По дороге к пуле
Михаил Трофименков о "Молодых львах" Эдварда Дмитрика
"Молодые львы" (The Young Lions, 1958)
Удивительно, что Марлон Брандо лишь однажды, в этой экранизации романа Ирвина Шоу, сыграл нацистского офицера, лейтенанта Кристиана Дистля. Немецкий мундир чудо как шел актеру, а почти патологическая красота и фирменная замедленность реакций делали из Брандо идеальную белокурую бестию, непроницаемую и непредсказуемую.

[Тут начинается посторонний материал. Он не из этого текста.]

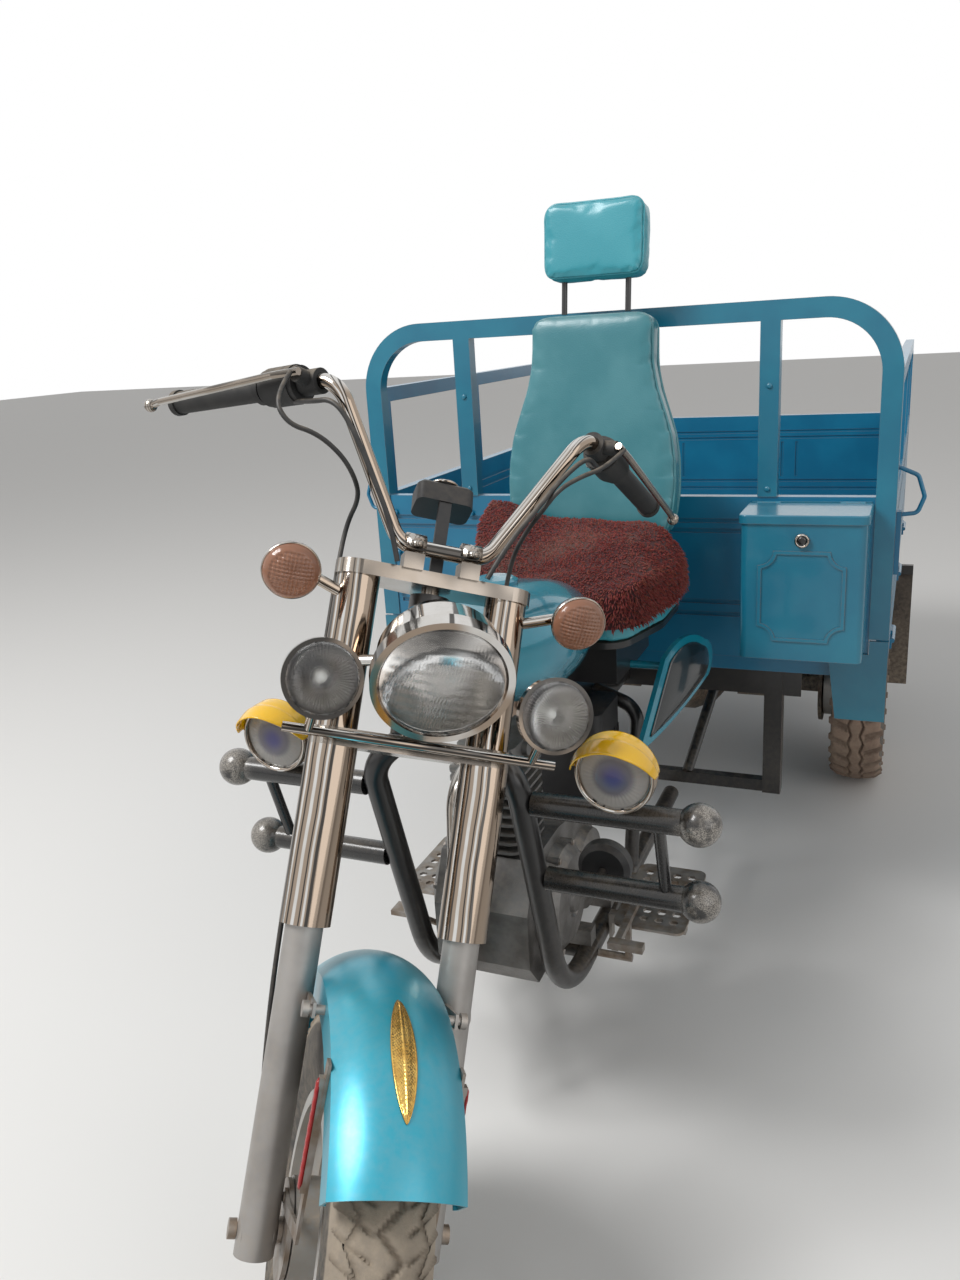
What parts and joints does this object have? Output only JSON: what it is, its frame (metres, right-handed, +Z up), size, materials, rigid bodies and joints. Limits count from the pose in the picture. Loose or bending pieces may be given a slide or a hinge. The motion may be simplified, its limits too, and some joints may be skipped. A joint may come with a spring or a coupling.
{
  "type": "cargo motor tricycle",
  "caption": "Motorcycle-fronted cargo tricycle with a rounded headboard, drop-side bed, saddle with backrest, tool box, crash bar and leaf-sprung rear axle.",
  "frame": {"origin": "centre of the vehicle's footprint on the ground, wheels standing on Z = 0", "axes": "+Z up, +Y towards the tailgate, +X to the vehicle's left"},
  "size_m": [1.3064, 3.4232, 1.6183],
  "materials": {
    "frame_black": "satin black enamel, dusty",
    "bed_blue": "deep blue-green enamel",
    "hoop_teal": "greyer teal enamel",
    "turquoise": "metallic turquoise lacquer",
    "chrome": "bright plated",
    "bright_gold": "plated, engraved",
    "leg_grey": "cast and painted silver grey",
    "alloy": "cast, polished covers",
    "steel": "plain, lightly rusted",
    "rusty_steel": "painted, dusty, rust at the edges",
    "rim_paint": "silver enamel, dusty",
    "tyre": "dusty tread",
    "rubber": "grips and soft plates",
    "flap_rubber": "weathered sheet",
    "black_plastic": "moulded",
    "lens": "clear lens",
    "fog_lens": "clear glass, bluish in the middle",
    "amber": "amber lens",
    "red_lens": "red lens",
    "visor_yellow": "translucent yellow hood",
    "rug": "maroon pile",
    "seat_vinyl": "pale grey-turquoise vinyl with piping",
    "cushion": "black vinyl"
  },
  "bodies": {
    "chassis": {"frame_main": "frame_black", "bed_frame": "frame_black", "crash_bar": "frame_black", "engine": "alloy", "exhaust": "chrome", "fuel_tank": "turquoise", "air_box": "black_plastic", "side_covers": "turquoise", "seat_frame": "frame_black", "seat_cushion": "cushion", "seat_rug": "rug", "backrest": "seat_vinyl", "headrest": "seat_vinyl", "footplates": "frame_black", "foot_controls": "steel", "bed_floor": "bed_blue", "headboard": "hoop_teal", "front_board": "bed_blue", "tool_box": "hoop_teal", "leaf_springs": "frame_black", "rear_axle": "rusty_steel", "skirts": "hoop_teal", "mud_flaps": "flap_rubber", "tail_lamps": "red_lens", "fog_lamps": "chrome", "fog_lenses": "fog_lens", "fog_visors": "visor_yellow", "horn": "black_plastic"},
    "fork": {"fork_yokes": "frame_black", "fork_covers": "chrome", "fork_lowers": "leg_grey", "front_axle": "steel", "handlebar": "chrome", "hand_controls": "rubber", "levers": "alloy", "headlight": "chrome", "lamp_lenses": "lens", "lamp_bar": "chrome", "signal_lenses": "amber", "instrument": "black_plastic", "front_fender": "turquoise", "fender_ornament": "bright_gold", "fender_stays": "steel"},
    "front_wheel": {"front_tyre": "tyre", "front_rim": "rim_paint"},
    "rear_wheel_left": {"rear_tyre_left": "tyre", "rear_rim_left": "rim_paint"},
    "rear_wheel_right": {"rear_tyre_right": "tyre", "rear_rim_right": "rim_paint"},
    "gate_left": {"gate_left": "bed_blue"},
    "gate_right": {"gate_right": "bed_blue"},
    "tailgate": {"tailgate": "bed_blue"},
    "tool_box_lid": {"tool_box_lid": "hoop_teal"}
  },
  "joints": [
    {"name": "steering", "type": "hinge", "parent": "chassis", "child": "fork", "pos_m": [0, -1.10614, 0.9], "axis": [0, 0.4787, 0.878], "range_deg": [-77.2, 2.8]},
    {"name": "front_wheel_spin", "type": "hinge", "parent": "fork", "child": "front_wheel", "pos_m": [0.00726, -1.45235, 0.28499], "axis": [0.7965, 0.5308, -0.2894], "continuous": true},
    {"name": "rear_wheel_left_spin", "type": "hinge", "parent": "chassis", "child": "rear_wheel_left", "pos_m": [0.515, 0.80666, 0.282], "axis": [1, 0, 0], "continuous": true},
    {"name": "rear_wheel_right_spin", "type": "hinge", "parent": "chassis", "child": "rear_wheel_right", "pos_m": [-0.515, 0.80666, 0.282], "axis": [1, 0, 0], "continuous": true},
    {"name": "gate_left_hinge", "type": "hinge", "parent": "chassis", "child": "gate_left", "pos_m": [0.6015, 0.80716, 0.643], "axis": [0, 1, 0], "range_deg": [0, 140]},
    {"name": "gate_right_hinge", "type": "hinge", "parent": "chassis", "child": "gate_right", "pos_m": [-0.6015, 0.80716, 0.643], "axis": [0, -1, 0], "range_deg": [0, 140]},
    {"name": "tailgate_hinge", "type": "hinge", "parent": "chassis", "child": "tailgate", "pos_m": [0, 1.70566, 0.643], "axis": [-1, 0, 0], "range_deg": [0, 165]},
    {"name": "tool_box_lid_hinge", "type": "hinge", "parent": "chassis", "child": "tool_box_lid", "pos_m": [0.4315, -0.10434, 0.9925], "axis": [-1, 0, 0], "range_deg": [0, 85]}
  ]
}
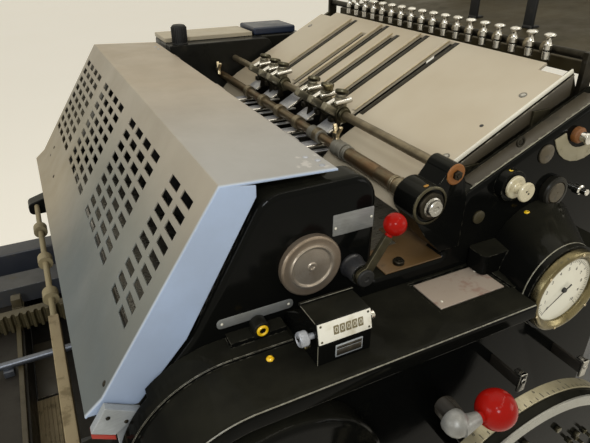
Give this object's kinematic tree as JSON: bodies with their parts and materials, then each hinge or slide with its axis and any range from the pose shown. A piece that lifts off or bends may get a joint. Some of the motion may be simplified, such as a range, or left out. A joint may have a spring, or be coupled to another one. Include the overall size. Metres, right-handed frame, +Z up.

"Серьезный офицер",— аттестовала Кристиана распутная Гретхен (Мэй Бритт), жена его командира, капитана Гарденбурга (Максимилиан Шелл). Один из лучших американских фильмов о войне опровергает все стереотипные представления о манихействе, поверхностности и самодовольстве голливудского военного жанра. Ни в одной стране никто бы не решился снять такую картину собственных скотских армейских нравов, которую создали Фред Циннеман в "Отныне и во веки веков" (1953), Рауль Уолш в "Нагих и мертвых" (1958) и Эдвард Дмитрик в "Молодых львах", где в ожидании отправки на фронт компания ражих ирландцев круглосуточно изводит антисемитскими шуточками хлюпика Ноэ Акермана (Монтгомери Клифт), читающего под одеялом "Улисса" Джеймса Джойса. Или, скажем, принято считать, что для Голливуда советско-германского фронта как бы и не существовало. Однако у Дмитрика офицер Африканского корпуса Роммеля жалуется, что воевать нечем: все ресурсы оттянул Сталинград. Нет, конечно, в финале и Акерман, и трусливая звезда Бродвея Майкл Уайтейкер (Дин Мартин) пересилят себя и совершат подвиг, а нацист ужаснется лагерям смерти и размозжит о ствол дерева свой "шмайсер". Но Дмитрик и блестящая актерская команда ведут фильм так, что эти обязательные финальные точки над i вовсе не кажутся предопределенными.
Его герои, независимо от того, какой мундир натянула на них история, человечны, слишком человечны. Их страх, ревность, желание улизнуть от войны, тоска по дому, одиночество, физическая боль равноценны. И в глубоком тылу, что у тех, что у других, генералы одним и тем же манером приударяют за женами фронтовых офицеров. Это вовсе не означает, что у каждого своя правда. Дмитрик за нацистами никакой правды не признает, но он никому не мстит задним числом, не выигрывает невсамделишную экранную войну, а сострадает и оглушенному нежданной атакой полуголому англичанину, которого добьет Гарденбург, и самому Гарденбургу, которого взрыв мины в буквальном смысле слова лишит лица.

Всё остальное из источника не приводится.